I've been thinking a lot about the faces we present in our electronic world. I think I generally do it "right"...in my 25+ years online, I've only ever heard, "You are the same person online as you are in real life." Which is as it should be, IMNSHO. :)

But I think I'm going to rethink what I share on FB that might encourage angst. Because that's not what I want.

This is also mixed into a bit (or a lot) of over awareness of the opinions of other people. Yes, we're not supposed to care. Yes, when someone goes from compliments to referring to you in..less than kind ways, that says more about the speaker than it does about the object of their descriptor.

Otoh..one thing I struggle with, in regards of my reaction, is when someone describes a person that's supposed to be their friend in less than kind descriptors. It's frustration and it's anger and it's sad-making. It makes me wonder if the kind words people say to me are real, or if they're canceled out by privately stated negatives.
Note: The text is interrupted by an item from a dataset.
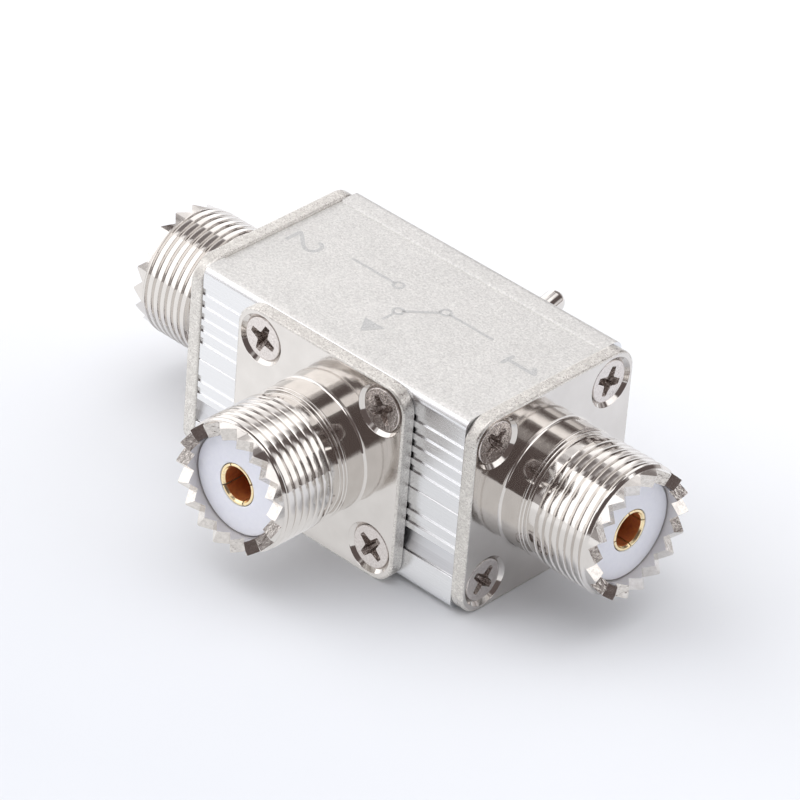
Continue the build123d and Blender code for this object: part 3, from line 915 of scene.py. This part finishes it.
insulator = finished(insulator_mesh(), 40)
contact = finished(contact_mesh(), 40)
screw = finished(screw_mesh(), 30)
for port, (place, turns, phase, slots_at, lean) in PORTS.items():
    shell = finished(crisp_rim(receptacle_mesh(phase, lean)), 30)
    piece(
        port + "_shell_plated", shell, place, [MAT["nickel_flat"], MAT["nickel_turned"], MAT["frosted"], MAT["nickel_cut"]],
        "housing", [port + "_shell"],
    )
    piece(port + "_insulator_turned", insulator.copy(), place, [MAT["white"]], "housing", [port + "_insulator"])
    piece(
        port + "_contact_slotted", contact.copy(), place @ Matrix.Rotation(math.radians(slots_at), 4, "Z"),
        [MAT["gold"], MAT["gold_bore_painted_shade"]], "housing", [port + "_contact"],
    )
    spots = [
        Matrix.Translation((sx * P, sy * P, 0)) @ Matrix.Rotation(math.radians(a), 4, "Z")
        for (sx, sy), a in turns.items()
    ]
    piece(
        port + "_screws_recessed", screw, place, [MAT["screw"], MAT["recess"]], "housing", [port + "_screws"], parts=spots
    )


# ------------------------------------------------------------------ housing
BOX_L, BOX_W, BOX_H, BOX_R, WALL, GROOVE = 40.0, 25.0, 25.0, 1.2, 1.6, 0.21


def half_section():
    """Outline of the upper half in (y, z from the axis), counter-clockwise seen from +X."""
    w, h = BOX_W / 2, BOX_H / 2
    ro, ri = 0.04, 0.03
    pts = []

    def groove(side, a, c, depth, slope=0.0):
        """Notch in the side at y = side * w between heights a and c, met in the order a, then c."""
        y = side * w
        d = side * (w - depth)
        pts.extend([(y, a, ro), (d, a, ri), (d, c, ri), (y, c, ro)])

    # back side, from the parting line up
    pts.extend([(w - 0.10, -0.32, 0.03), (w, -0.20, 0.05)])
    groove(1, 1.84, 2.66, GROOVE)
    groove(1, 3.46, 4.28, GROOVE)
    pts.extend([(w, 5.09, 0.05), (w - 0.80, 5.09, 0.12), (w - 0.62, 6.9, 0.8), (w - 0.26, 8.08, 0.10), (w, 8.13, 0.10)])
    pts.append((w, h, BOX_R))
    # top, from the back edge to the front edge
    pts.extend([(9.43, h, 0.06), (9.25, h - 0.18, 0.05), (-9.25, h - 0.18, 0.05), (-9.43, h, 0.06)])
    pts.append((-w, h, BOX_R))
    # front side, down to the parting line
    for i in range(5):
        top = 9.72 - 1.622 * i
        groove(-1, top, top - 0.82, GROOVE)
    pts.extend([(-w, 0.44, 0.05), (-w + 0.10, 0.32, 0.03)])
    # lap, inside walls and the corner bosses
    mid = w - WALL / 2
    pts.extend([(-mid, 0.32), (-mid, 1.12), (-w + WALL, 1.12)])
    a = w - WALL
    pts.extend([(-a, 5.6, 0.3), (-7.3, 6.9, 0.6), (-6.4, 8.4, 0.6), (-6.4, h - WALL, 0.3)])
    pts.extend([(6.4, h - WALL, 0.3), (6.4, 8.4, 0.6), (7.3, 6.9, 0.6), (a - 1.2, 8.5, 0.3), (a - 1.2, 4.7, 0.3), (a, 4.7, 0.3)])
    pts.extend([(a, -1.12), (mid, -1.12), (mid, -0.32)])
    return rounded(pts)


def tri_prism(b, loop, x0, x1, mats, stations=2):
    """Extrude a closed (y, z) loop along X, capped at each end by a single face; mats gives a material for each side.
    """
    n = len(loop)
    xs = [x0 + (x1 - x0) * k / (stations - 1) for k in range(stations)]
    verts = [(x, y, z) for x in xs for y, z in loop]
    for k in range(stations - 1):
        for j in range(n):
            jn = (j + 1) % n
            b.f.append((len(b.v) + k * n + j, len(b.v) + k * n + jn, len(b.v) + (k + 1) * n + jn, len(b.v) + (k + 1) * n + j))
            b.m.append(mats[j])
    for k in (0, stations - 1):
        base = len(b.v) + k * n
        b.f.append(tuple(base + j for j in range(n)))
        b.m.append(1)
    b.v += verts
    b.t += verts


def shell_mesh(turned_over):
    loop = half_section()
    h, w = BOX_H / 2, BOX_W / 2
    mats = []
    for i in range(len(loop)):
        (y0, z0), (y1, z1) = loop[i], loop[(i + 1) % len(loop)]
        on_top = min(z0, z1) > h - 0.35 and abs(y0) < w - 0.35 and abs(y1) < w - 0.35
        in_wide = min(y0, y1) > 0 and max(y0, y1) < w + 0.01 and min(z0, z1) > 5.05 and max(z0, z1) < 8.14 and min(y0, y1) > w - 0.95
        wall = abs(z1 - z0) < 0.06 and min(abs(y0), abs(y1)) > w - GROOVE - 0.02 and max(abs(y0), abs(y1)) < w + 0.01 and abs(y1 - y0) > 0.01
        lip = in_wide and min(z0, z1) > 8.03
        # groove walls and the wide groove's bottom step take the lighter copy: painted highlight
        # the wide groove's floor takes the darker copy: painted shade
        mats.append(0 if on_top else 3 if wall or lip else 2 if in_wide and min(y0, y1) < w - 0.04 else 1)
    b = Build()
    tri_prism(b, loop, -BOX_L / 2, BOX_L / 2, mats)
    me = b.mesh("shell")
    if turned_over:
        me.transform(Matrix.Rotation(math.pi, 4, "X"))
    for r, y0, y1 in ((6.0, -13.5, -8.5), (3.275, 8.5, 13.5)):
        c = Build()
        lathe(c, [(0, y0), (r, y0), (r, y1), (0, y1)], 64, closed=False)
        cut = c.mesh("cut")
        cut.transform(Matrix.Rotation(math.radians(-90), 4, "X"))
        me = boolean(me, cut)
    return me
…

It's not supposed to matter.

It sorta kinda does.

Not-So-Secret Secret: I keep some of the more positive comments I've had typed out to me, because I trust the reflection of who I am in other people's words than I do in my own. I don't do it as much as I used to , because my inner negative voice is much quieter than it used to be..but, la! there it is.

Tangentially, I had a bit of exchange today about the remembering of people's secrets and statements. It's supposed to be a 'guy' thing, remembering what people say, and using it to one's advantage. I don't think it's gender specific. I do think it's cruel, more often than not, to use words that way. And I think it's more a sign of a person that feels a need to have weapons against others than it is a guy thing or a girl thing.

And it's something else I'm pondering. People tell me a lot of stuff. I don't think I've ever used those facts to attack the speaker. But then, that's not how my brain works.